Clear Error of Judgment—often called Hard Look Review
a. Overton said court will review if clear error of judgment—very difficult to prove this if plaintiff.
b. Even if agency exercised discretion within statutory bounds and considered all the relevant factors
c. Courts have to become familiar with record and see if agency decision is reasonable.
d. No consideration of reasonable alternatives?
i. When is an alternative reasonable?
e. It offers an explanation that runs counter to the evidence before it?
f. The rule is so implausible that cannot be ascribed to agency expertise?

Hard Look Now
1. Agency action to revoke prior rulemaking can be overturned as arbitrary and capricious
2. A&C standard applies to the policy or discretionary determinations embodied in the adoption, modification, or revocation of legislative rules.

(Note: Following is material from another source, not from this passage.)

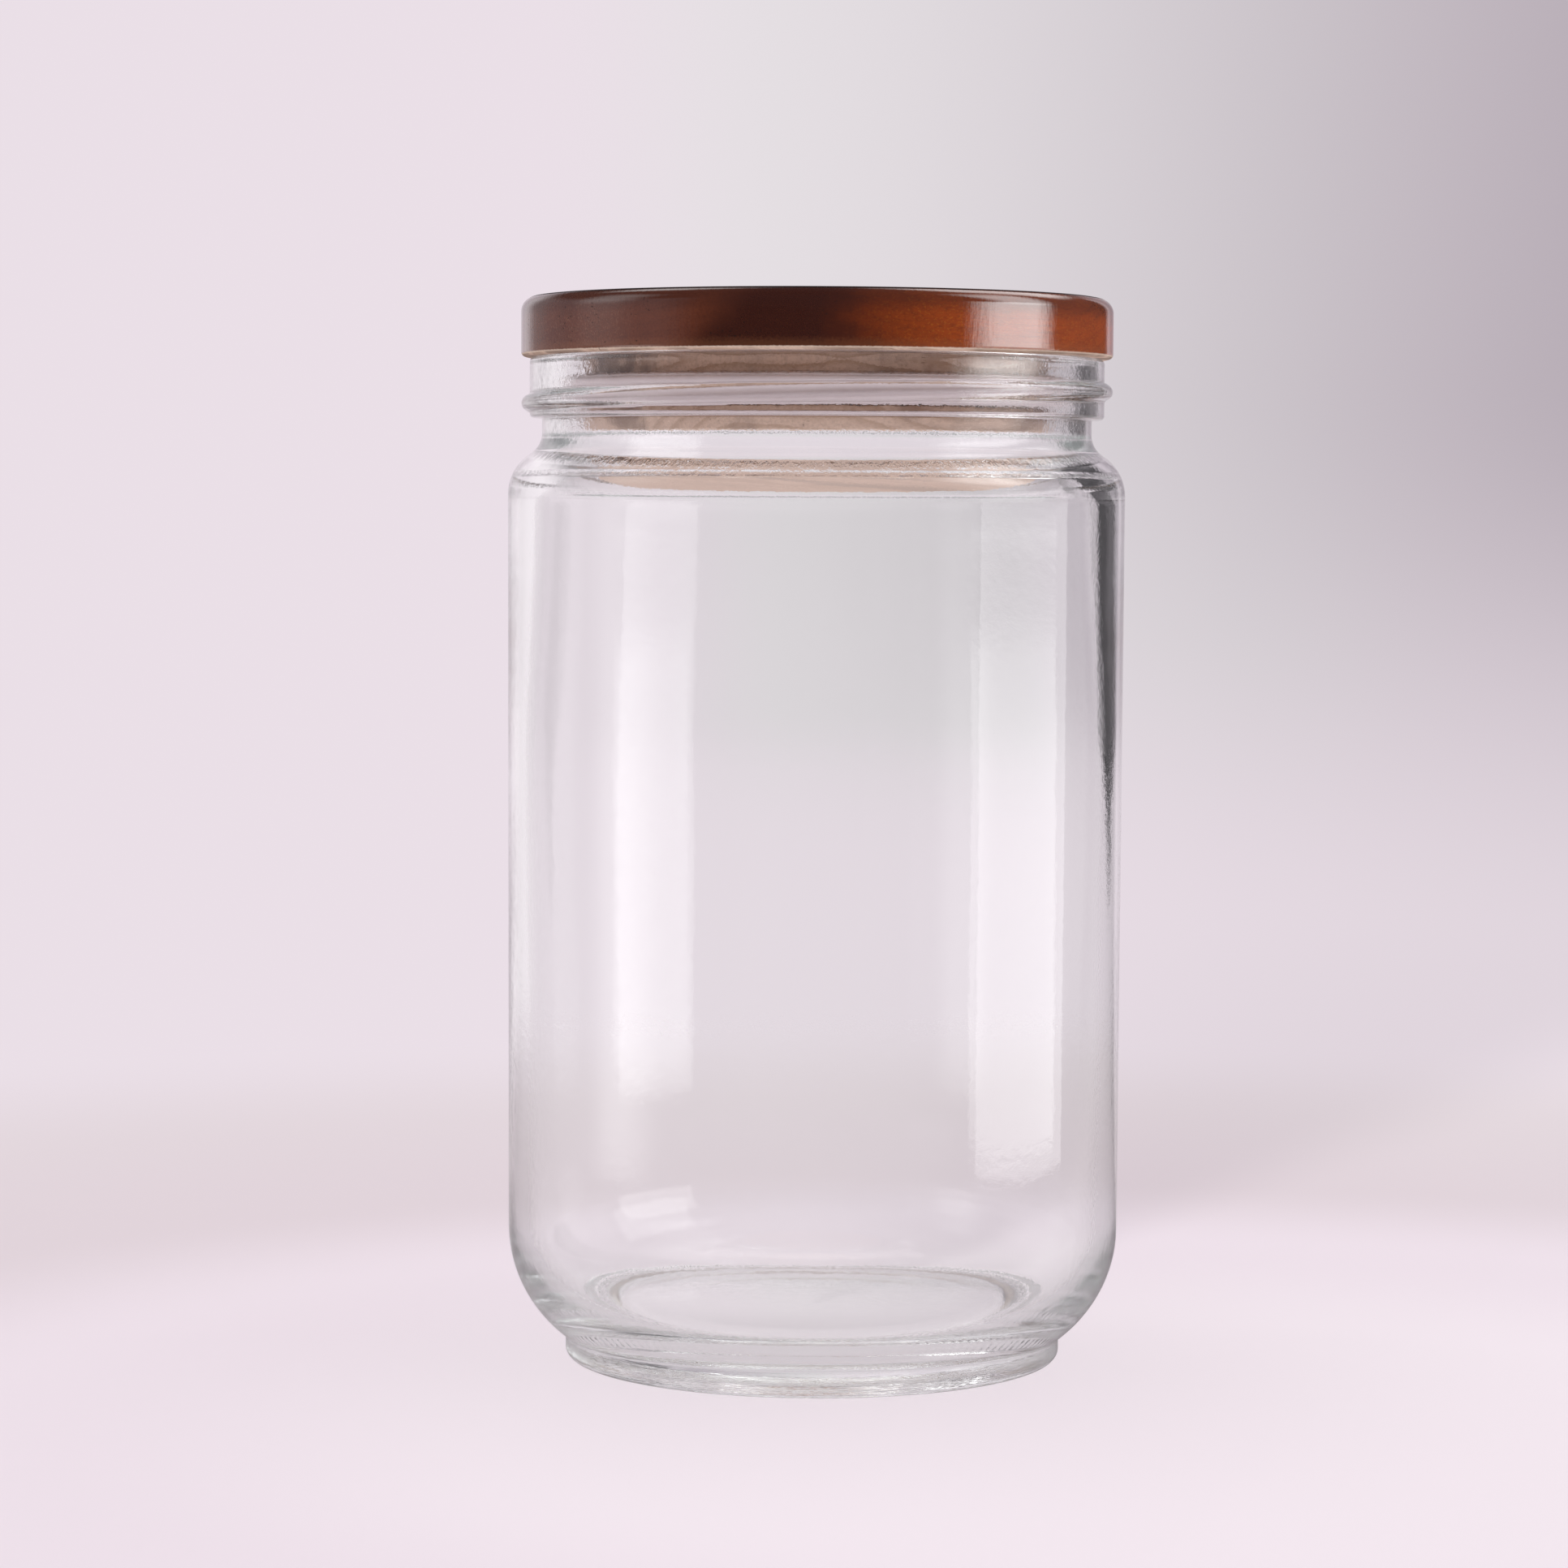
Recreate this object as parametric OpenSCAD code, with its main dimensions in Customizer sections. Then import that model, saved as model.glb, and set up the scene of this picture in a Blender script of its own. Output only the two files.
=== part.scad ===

Procedural hard look versus substantive hard look

Procedural
a. Idea that agencies must consider alternatives
b. Respond to counter-arguments
c. Listen to affected interests
d. Offer detailed explanations of their conclusions
e. Process goes to justice regardless of efficiency
i. Democratic values at the heart of the hard look doctrine

Substantive
a. The Court judges the alternative chosen by the agency to be so irrational that is must be ruled out (arbitrary and capricious)
b. In order to find against an agency you need clear error of judgment, irrational action, the opposite of feasible and prudent
c. Close judicial scrutiny on the merits
d. Courts usually do not condemn agency policy as faulty but will remand because procedure was insufficient
3. Courts must ensure that agencies took a hard look and applied their expertise without substituting the court’s policy judgments for that of the agency


Chevron Step 2
a. Massive agency deference
b. But be clear about the intent of Step 2
i. Does the court test the reasonableness of the interpretation against Congress's intent (Step 1 redux)?
ii. Or is it a form of "arbitrary and capricious" review? (most scholars go with this)
c. Did they reason through it using their expertise, or just use their own personal opinions?